DATASET EXTRACT ▸
[start]

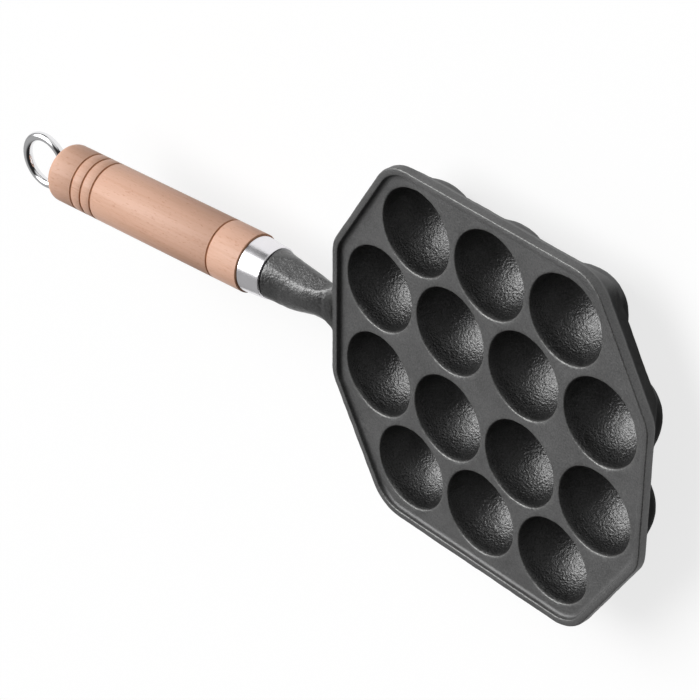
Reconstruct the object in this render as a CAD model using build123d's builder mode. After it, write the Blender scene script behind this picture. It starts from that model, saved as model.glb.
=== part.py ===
from build123d import *
import math
import os

# Cast iron takoyaki pan: one casting with fourteen cups, and a wooden grip held by a long ring bolt.
# The origin is the middle of the cup pattern on the cooking face. +X points away from the handle,
# +Z out of the cups. All sizes are in millimetres.

os.makedirs("parts", exist_ok=True)

# Cup pattern: two inner rows of four and two outer rows of three, staggered by half a pitch
cup_pitch = 43.4
inner_row_y = 22.15
outer_row_y = 60.5
inner_row_cups = 4
outer_row_cups = 3

# Inside of a cup: a bowl below a short tapered collar
cup_bowl_radius = 19.6
cup_collar_depth = 3.5
cup_mouth_radius = 19.9
cup_mouth_rounding = 0.7

# Outline of the pan: an octagon, longest along the handle
half_length = 92.9
half_width = 89.0
end_side_half = 34.3
long_side_half = 59.1
end_corner_radius = 16.0
side_corner_radius = 20.0

# Rim round the cooking face
rim_height = 2.4
rim_width = 3.7
rim_edge_rounding = 0.8
rim_foot_fillet = 1.2

# Underside: a block with sloping flanks, and a rounded bump under each cup
wall_below_face = 2.1
block_depth = 16.0
block_end_inset = 12.0
block_slant_inset = 9.8
block_side_inset = 11.0
block_corner_radius = 10.0
block_edge_rounding = 4.0
wall_edge_rounding = 0.8
bump_radius = 21.0
bump_centre_depth = 6.5
rest_depth = 27.0
bump_fillet = 5.0

# Handle axis: it rises away from the pan, through the joint between ferrule and grip
handle_rise_deg = 6.75
joint_x = -141.6
joint_z = 3.57

# Cast neck: sections from the ferrule down to the rim, as centre (x, y, z), half width and half height
neck_start_radius = 12.3
neck_edge_rounding = 0.6
neck_waist = (-110.0, -0.5, 0.5, 11.1, 8.45)
neck_throat = (-99.5, 0.0, 0.0, 10.0, 6.0)
neck_root = (-94.5, -0.5, 0.0, 11.6, 4.0)
neck_foot = (-92.1, -2.6, 0.1, 16.3, 2.4)

# Ferrule: a tapered steel collar over the spigots of neck and grip
ferrule_length = 12.2
ferrule_grip_radius = 13.35
ferrule_neck_radius = 12.5
ferrule_bore_radius = 11.4
ferrule_edge = 0.3
spigot_radius = 11.35
grip_spigot_length = 7.0
spigot_gap = 0.2

# Wooden grip
grip_radius = 14.1
grip_length = 121.2
grip_butt_rounding = 4.5
grip_shoulder_chamfer = 0.4
grip_bore_radius = 3.3
butt_recess_radius = 8.0
butt_recess_depth = 2.5
groove_width = 0.9
groove_depth = 0.6
ferrule_groove_from_joint = 17.8
first_groove_from_butt = 17.2
butt_groove_pitch = 6.25
butt_groove_count = 3

# Ring bolt and its washer
rod_radius = 3.0
tapped_hole_radius = 3.05
tapped_hole_depth = 14.0
thread_engagement = 12.0
washer_radius = 7.5
washer_hole_radius = 3.1
washer_thickness = 1.0
washer_gap = 0.05
ring_wire_radius = 2.2
ring_outer_radius = 14.6
rod_weld_reach = 1.0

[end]

JOB ▸
Reprint the data above from the opening line to the line holding "rim_foot_fillet = 1.2", inclusive, and nothing else.

RESPONSE ▸
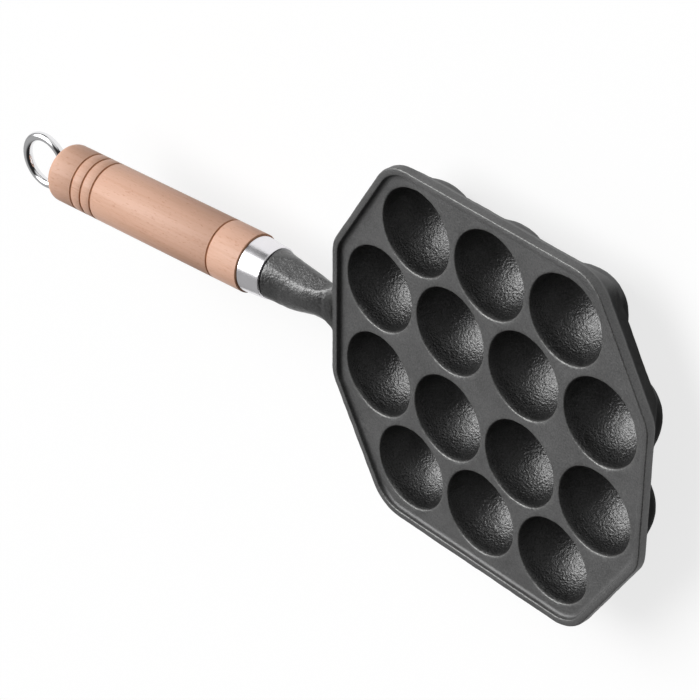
Reconstruct the object in this render as a CAD model using build123d's builder mode. After it, write the Blender scene script behind this picture. It starts from that model, saved as model.glb.
=== part.py ===
from build123d import *
import math
import os

# Cast iron takoyaki pan: one casting with fourteen cups, and a wooden grip held by a long ring bolt.
# The origin is the middle of the cup pattern on the cooking face. +X points away from the handle,
# +Z out of the cups. All sizes are in millimetres.

os.makedirs("parts", exist_ok=True)

# Cup pattern: two inner rows of four and two outer rows of three, staggered by half a pitch
cup_pitch = 43.4
inner_row_y = 22.15
outer_row_y = 60.5
inner_row_cups = 4
outer_row_cups = 3

# Inside of a cup: a bowl below a short tapered collar
cup_bowl_radius = 19.6
cup_collar_depth = 3.5
cup_mouth_radius = 19.9
cup_mouth_rounding = 0.7

# Outline of the pan: an octagon, longest along the handle
half_length = 92.9
half_width = 89.0
end_side_half = 34.3
long_side_half = 59.1
end_corner_radius = 16.0
side_corner_radius = 20.0

# Rim round the cooking face
rim_height = 2.4
rim_width = 3.7
rim_edge_rounding = 0.8
rim_foot_fillet = 1.2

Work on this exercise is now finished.